▶ **AIM OF THE EXERCISE**: Extract the data exactly, missing nothing.
----
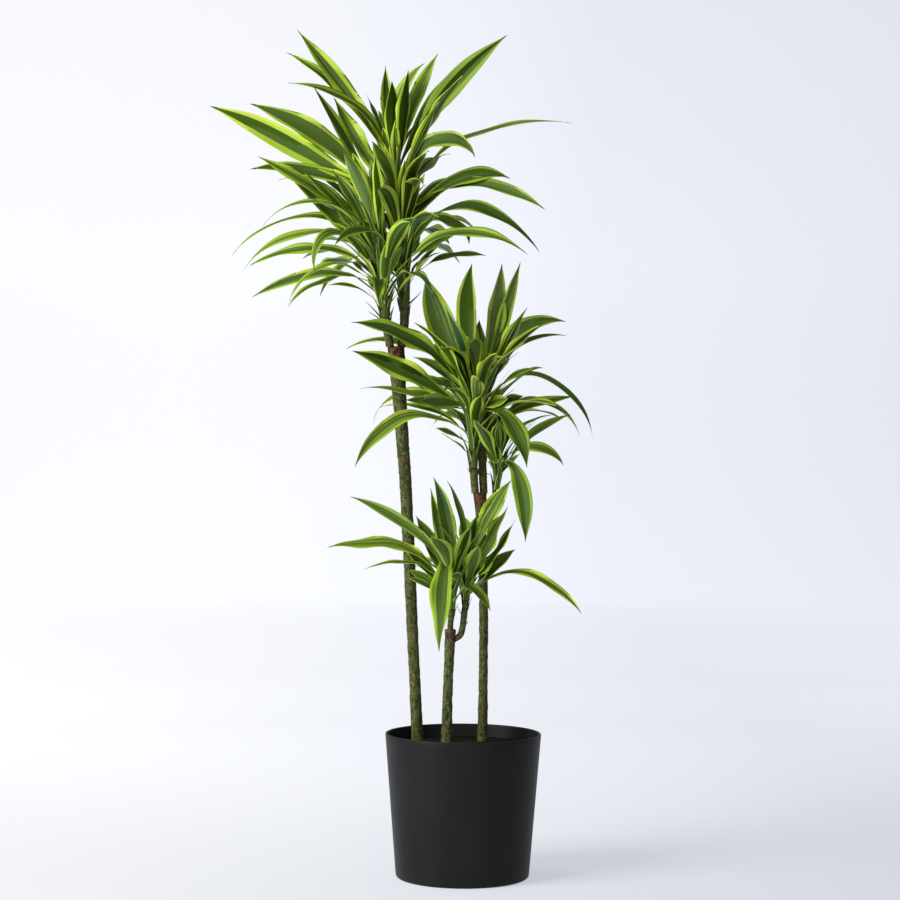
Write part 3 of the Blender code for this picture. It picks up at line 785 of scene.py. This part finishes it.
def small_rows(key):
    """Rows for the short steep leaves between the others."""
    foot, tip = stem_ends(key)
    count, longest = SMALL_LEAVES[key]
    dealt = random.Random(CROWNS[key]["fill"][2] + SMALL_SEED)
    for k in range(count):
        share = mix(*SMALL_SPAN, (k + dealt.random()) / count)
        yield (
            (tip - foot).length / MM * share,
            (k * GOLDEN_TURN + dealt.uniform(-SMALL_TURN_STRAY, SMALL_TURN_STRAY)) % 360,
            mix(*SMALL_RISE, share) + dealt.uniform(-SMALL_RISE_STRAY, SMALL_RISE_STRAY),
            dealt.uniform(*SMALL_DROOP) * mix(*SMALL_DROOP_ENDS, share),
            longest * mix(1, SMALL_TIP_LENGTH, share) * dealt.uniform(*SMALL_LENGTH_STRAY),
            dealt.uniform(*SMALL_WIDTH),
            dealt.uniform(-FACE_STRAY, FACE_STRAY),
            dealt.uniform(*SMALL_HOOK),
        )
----
▶ **FINAL RESULT**:
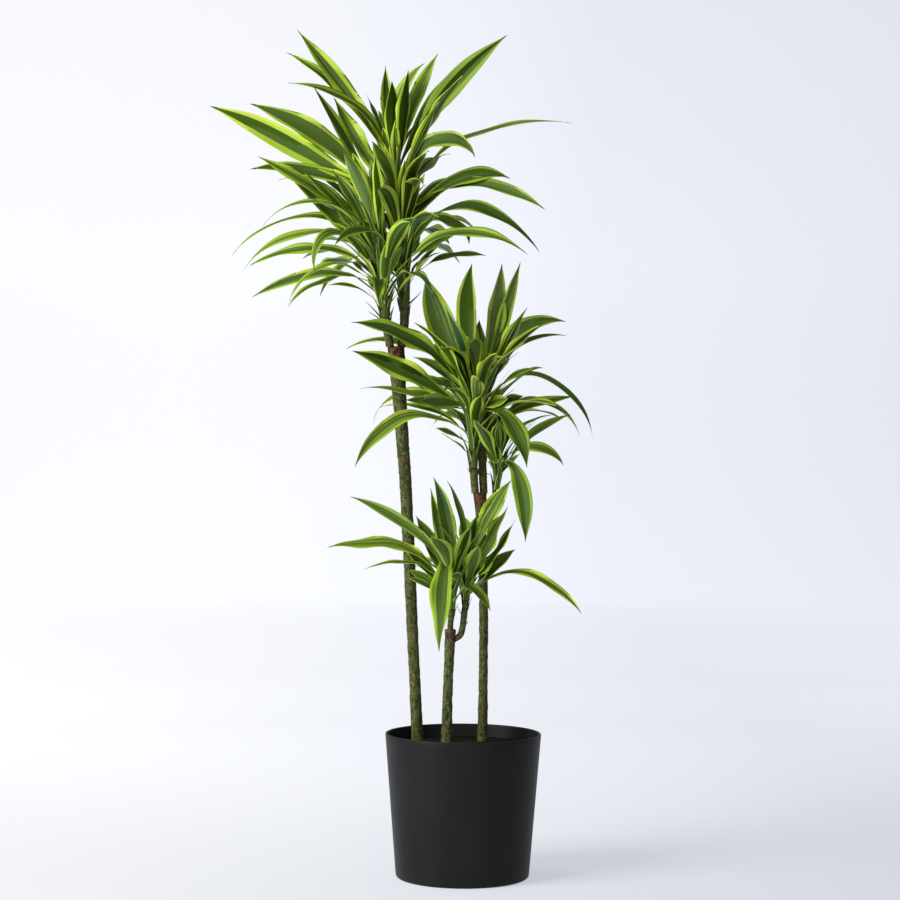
Write part 3 of the Blender code for this picture. It picks up at line 785 of scene.py. This part finishes it.
def small_rows(key):
    """Rows for the short steep leaves between the others."""
    foot, tip = stem_ends(key)
    count, longest = SMALL_LEAVES[key]
    dealt = random.Random(CROWNS[key]["fill"][2] + SMALL_SEED)
    for k in range(count):
        share = mix(*SMALL_SPAN, (k + dealt.random()) / count)
        yield (
            (tip - foot).length / MM * share,
            (k * GOLDEN_TURN + dealt.uniform(-SMALL_TURN_STRAY, SMALL_TURN_STRAY)) % 360,
            mix(*SMALL_RISE, share) + dealt.uniform(-SMALL_RISE_STRAY, SMALL_RISE_STRAY),
            dealt.uniform(*SMALL_DROOP) * mix(*SMALL_DROOP_ENDS, share),
            longest * mix(1, SMALL_TIP_LENGTH, share) * dealt.uniform(*SMALL_LENGTH_STRAY),
            dealt.uniform(*SMALL_WIDTH),
            dealt.uniform(-FACE_STRAY, FACE_STRAY),
            dealt.uniform(*SMALL_HOOK),
        )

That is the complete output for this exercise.